Eventually, bottles start backing up at my station. Others occasionally jumped down to lend me a hand. All I could do was make jokes about how the tape gun hates me. Truth is, I HATE THE TAPE GUN. I mean, we're living in the 21st century now, and you're telling me that we can't invent self-sealing boxes in this day and age? Instead, I'm fighting tooth and nail with a tape dispenser that seems hellbent on doing everything it can EXCEPT dispense tape, and when it finally DOES, it protests by making a noise like "SQUOOOOOOONK" while it begrudgingly seals each box shut.

Eventually, though, I sorta got the hang of it.

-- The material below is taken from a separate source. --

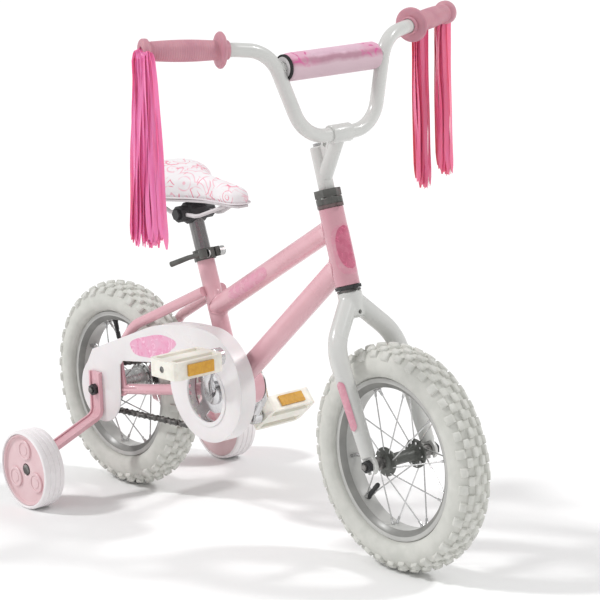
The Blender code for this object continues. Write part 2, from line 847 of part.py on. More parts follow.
# Handlebar, stem, pad, grips and streamers, in the steering frame
bar_elbow = Vector((bar_reach + bar_lean - bar_elbow_back, bar_elbow_half,
                    bar_shoulder_rise + bar_elbow_lift))
bar_end_run = bar_half_width - bar_elbow_half
bar_end = bar_elbow + Vector((-math.tan(bar_back_sweep) * bar_end_run, bar_end_run,
                              math.tan(bar_up_sweep) * bar_end_run))


def bar_path():
    """Right end to left end of the bar's centre line."""
    half = [Vector((bar_reach, bar_bottom_half, bar_rise)),
            Vector((bar_reach + bar_lean, bar_shoulder_half, bar_shoulder_rise)), bar_elbow, bar_end]
    mirrored = [Vector((p.x, -p.y, p.z)) for p in reversed(half)]
    bends = [bar_bend_radius, bar_bend_radius, bar_bend_radius]
    return rounded_path(mirrored + half, bends + bends, 2)


def crossbar_half():
    share = (crossbar_rise - bar_rise) / (bar_shoulder_rise - bar_rise)
    return bar_bottom_half + (bar_shoulder_half - bar_bottom_half) * share


crossbar_reach = bar_reach + bar_lean * (crossbar_rise - bar_rise) / (bar_shoulder_rise - bar_rise)


def make_handlebar(looks, parent):
    """Bent bar with its welded cross bar and the quill stem that carries it."""
    bar = sweep("handlebar", bar_path(), (bar_radius, bar_radius), bar_sides)
    union(bar, rod("cross", crossbar_radius, -crossbar_half(), crossbar_half(), bar_sides, "Y",
                   crossbar_reach, crossbar_rise))
    cradle = rod("cradle", stem_cradle_radius, -stem_cradle_half, stem_cradle_half, 12, "Y", bar_reach,
                 bar_rise)
    quill_low = headset_top_height - quill_depth
    quill = rod("quill", quill_radius, quill_low, quill_top, 12, "Z")
    foot = Vector((0, 0, stem_arm_base))
    head = Vector((bar_reach, 0, bar_rise))
    arm = sweep("arm", [foot, head], (quill_radius * 0.95, stem_arm_radius), 10, Vector((0, 1, 0)))
    web_top = quill_top - 0.0040
    outline = [(0, stem_arm_base), (bar_reach, bar_rise), (bar_reach - 0.0040, bar_rise + 0.0060),
               (0, web_top)]
    hole = circle(stem_web_hole_radius, 6, bar_reach * 0.40, (bar_rise + web_top) / 2 - stem_web_hole_drop)
    web = plate("web", outline, [hole], -stem_web_thickness / 2, stem_web_thickness / 2)
    finish(union(bar, cradle, arm, web, quill), looks["white_paint"], parent)
    bolt_low = quill_top + fit
    bolt = plate("stem_bolt", circle(quill_bolt_radius, 12), [circle(quill_bolt_radius * 0.5, 6)],
                 bolt_low, bolt_low + quill_bolt_height, "Z")
    finish(bolt, looks["dark_steel"], parent)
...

I filled, stamped, squoooonked, and palleted around fifty boxes -- no whiskey was spilled, no lives were lost, and the guys called for a pizza break at the PERFECT time for me offer excuses about deadlines and leave to come write this.

So what did I learn on this week's odd adventure? (a) I am NOT cut out for assembly line work, (b) tape guns are clearly a tool of the devil, and (c) the folks at MRDC are really nice and I appreciate the experience. And just remember, Quad Cities:  The next time you're sipping a smooth glass of Windmill Rye Seasonal #3 and you think to yourself, "My God, this tastes as though it was counted, sealed, and boxed with fiery yet careful passion and concern" -- you're welcome.